_What is being asked_. Write the material out again exactly.

++++ Dataset excerpt

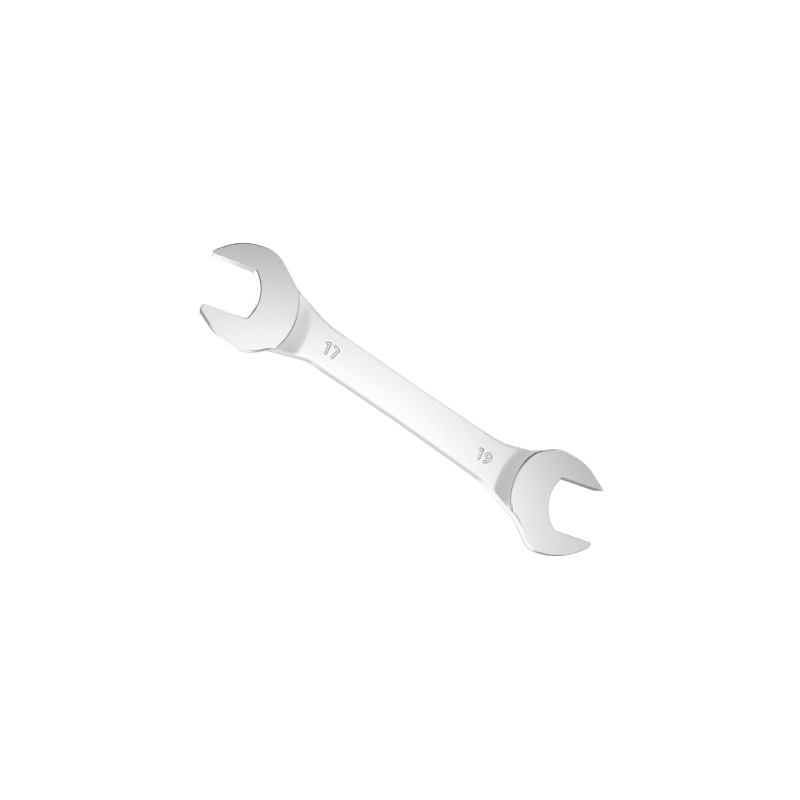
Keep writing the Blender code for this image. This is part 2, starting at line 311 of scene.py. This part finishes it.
def side_levels():
    """Heights of a head's side wall, with its insets on forged walls, jaw flats and the throat."""
    half = HEAD_THICKNESS / 2
    insets = (HEAD_BULGE + HEAD_EDGE_RADIUS, MOUTH_CHAMFER, THROAT_CHAMFER)
    levels = [(0.0, [inset + HEAD_FACE_RIM for inset in insets])]
    for i in range(HEAD_EDGE_STEPS + 1):
        angle = math.pi / 2 * i / HEAD_EDGE_STEPS
        height = HEAD_EDGE_RADIUS * (1 - math.cos(angle))
        forged = HEAD_BULGE + HEAD_EDGE_RADIUS * (1 - math.sin(angle))
        chamfers = [max(0.0, chamfer - height) for chamfer in (MOUTH_CHAMFER, THROAT_CHAMFER)]
        levels.append((height, [forged, *chamfers]))
    for i in range(1, HEAD_SIDE_STEPS + 1):
        rise = i / HEAD_SIDE_STEPS
        height = HEAD_EDGE_RADIUS + (half - HEAD_EDGE_RADIUS) * rise
        levels.append((height, [HEAD_BULGE * (1 - rise) ** 2, 0.0, 0.0]))
    return levels + [(HEAD_THICKNESS - height, insets) for height, insets in levels[-2::-1]]


def inward_normals(points):
    """Inward direction at each point of a clockwise outline, lengthened at its corners."""
    normals = []
    for i, point in enumerate(points):
        before = (point - points[i - 1]).normalized()
        after = (points[(i + 1) % len(points)] - point).normalized()
        inward = [Vector((edge.y, -edge.x)) for edge in (before, after)]
        normals.append((inward[0] + inward[1]) / (1 + inward[0].dot(inward[1])))
    return normals


def head_rings(outline):
    """Rings of a head from its lower face to its upper face."""
    normals = inward_normals([point for point, side in outline])
    rings = []
    for height, (forged, flat, throat) in side_levels():
        ring = []
        for (point, side), normal in zip(outline, normals):
            inset = throat if side is None else side * forged + (1 - side) * flat
            inset += OUTLINE_INSET
            ring.append((*(point + inset * normal), height))
        rings.append(ring)
    return rings


def shank_edge(jaws, necks, flares, side):
    """One edge of the shank, from inside the 17 mm head to inside the 19 mm head."""
    runs = []
    for jaw, neck, flare, width in zip(jaws, necks, flares, (SHANK_WIDTH_17, SHANK_WIDTH_19)):
        end, corner, radius = neck
        flare_x = jaw.centre.x - jaw.end * flare[0] * jaw.nominal
        runs.append([
            (jaw.toward_shank(end), 0.0, 0.0),
            (jaw.toward_shank(corner), radius * jaw.nominal, 0.0),
            (Vector((flare_x, side * width / 2)), flare[1] * jaw.nominal, 0.0),
        ])
    waist = [(Vector((0, side * SHANK_WIDTH_MIDDLE / 2)), 0.0, 0.0)]
    return [point for point, share in rounded_path(runs[0] + waist + runs[1][::-1])]


def slanted(jaw, point):
    """A point counted along a jaw's axis and across it."""
    return (point.dot(jaw.along), point.dot(jaw.across))


def read_across(edge, along):
    """Place across the jaw axis of an edge, at a place along the axis."""
    for (a, across_a), (b, across_b) in zip(edge, edge[1:]):
        if a <= along <= b:
            return across_a + (across_b - across_a) * (along - a) / (b - a)
    raise ValueError("the shank is longer than its edges")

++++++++

_Response_.
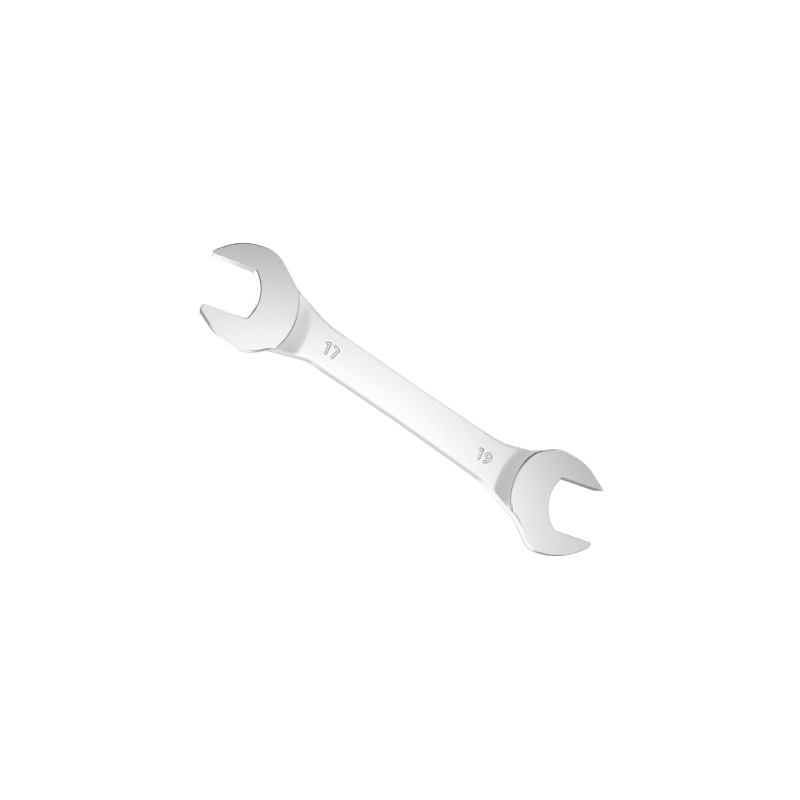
Keep writing the Blender code for this image. This is part 2, starting at line 311 of scene.py. This part finishes it.
def side_levels():
    """Heights of a head's side wall, with its insets on forged walls, jaw flats and the throat."""
    half = HEAD_THICKNESS / 2
    insets = (HEAD_BULGE + HEAD_EDGE_RADIUS, MOUTH_CHAMFER, THROAT_CHAMFER)
    levels = [(0.0, [inset + HEAD_FACE_RIM for inset in insets])]
    for i in range(HEAD_EDGE_STEPS + 1):
        angle = math.pi / 2 * i / HEAD_EDGE_STEPS
        height = HEAD_EDGE_RADIUS * (1 - math.cos(angle))
        forged = HEAD_BULGE + HEAD_EDGE_RADIUS * (1 - math.sin(angle))
        chamfers = [max(0.0, chamfer - height) for chamfer in (MOUTH_CHAMFER, THROAT_CHAMFER)]
        levels.append((height, [forged, *chamfers]))
    for i in range(1, HEAD_SIDE_STEPS + 1):
        rise = i / HEAD_SIDE_STEPS
        height = HEAD_EDGE_RADIUS + (half - HEAD_EDGE_RADIUS) * rise
        levels.append((height, [HEAD_BULGE * (1 - rise) ** 2, 0.0, 0.0]))
    return levels + [(HEAD_THICKNESS - height, insets) for height, insets in levels[-2::-1]]


def inward_normals(points):
    """Inward direction at each point of a clockwise outline, lengthened at its corners."""
    normals = []
    for i, point in enumerate(points):
        before = (point - points[i - 1]).normalized()
        after = (points[(i + 1) % len(points)] - point).normalized()
        inward = [Vector((edge.y, -edge.x)) for edge in (before, after)]
        normals.append((inward[0] + inward[1]) / (1 + inward[0].dot(inward[1])))
    return normals


def head_rings(outline):
    """Rings of a head from its lower face to its upper face."""
    normals = inward_normals([point for point, side in outline])
    rings = []
    for height, (forged, flat, throat) in side_levels():
        ring = []
        for (point, side), normal in zip(outline, normals):
            inset = throat if side is None else side * forged + (1 - side) * flat
            inset += OUTLINE_INSET
            ring.append((*(point + inset * normal), height))
        rings.append(ring)
    return rings


def shank_edge(jaws, necks, flares, side):
    """One edge of the shank, from inside the 17 mm head to inside the 19 mm head."""
    runs = []
    for jaw, neck, flare, width in zip(jaws, necks, flares, (SHANK_WIDTH_17, SHANK_WIDTH_19)):
        end, corner, radius = neck
        flare_x = jaw.centre.x - jaw.end * flare[0] * jaw.nominal
        runs.append([
            (jaw.toward_shank(end), 0.0, 0.0),
            (jaw.toward_shank(corner), radius * jaw.nominal, 0.0),
            (Vector((flare_x, side * width / 2)), flare[1] * jaw.nominal, 0.0),
        ])
    waist = [(Vector((0, side * SHANK_WIDTH_MIDDLE / 2)), 0.0, 0.0)]
    return [point for point, share in rounded_path(runs[0] + waist + runs[1][::-1])]


def slanted(jaw, point):
    """A point counted along a jaw's axis and across it."""
    return (point.dot(jaw.along), point.dot(jaw.across))


def read_across(edge, along):
    """Place across the jaw axis of an edge, at a place along the axis."""
    for (a, across_a), (b, across_b) in zip(edge, edge[1:]):
        if a <= along <= b:
            return across_a + (across_b - across_a) * (along - a) / (b - a)
    raise ValueError("the shank is longer than its edges")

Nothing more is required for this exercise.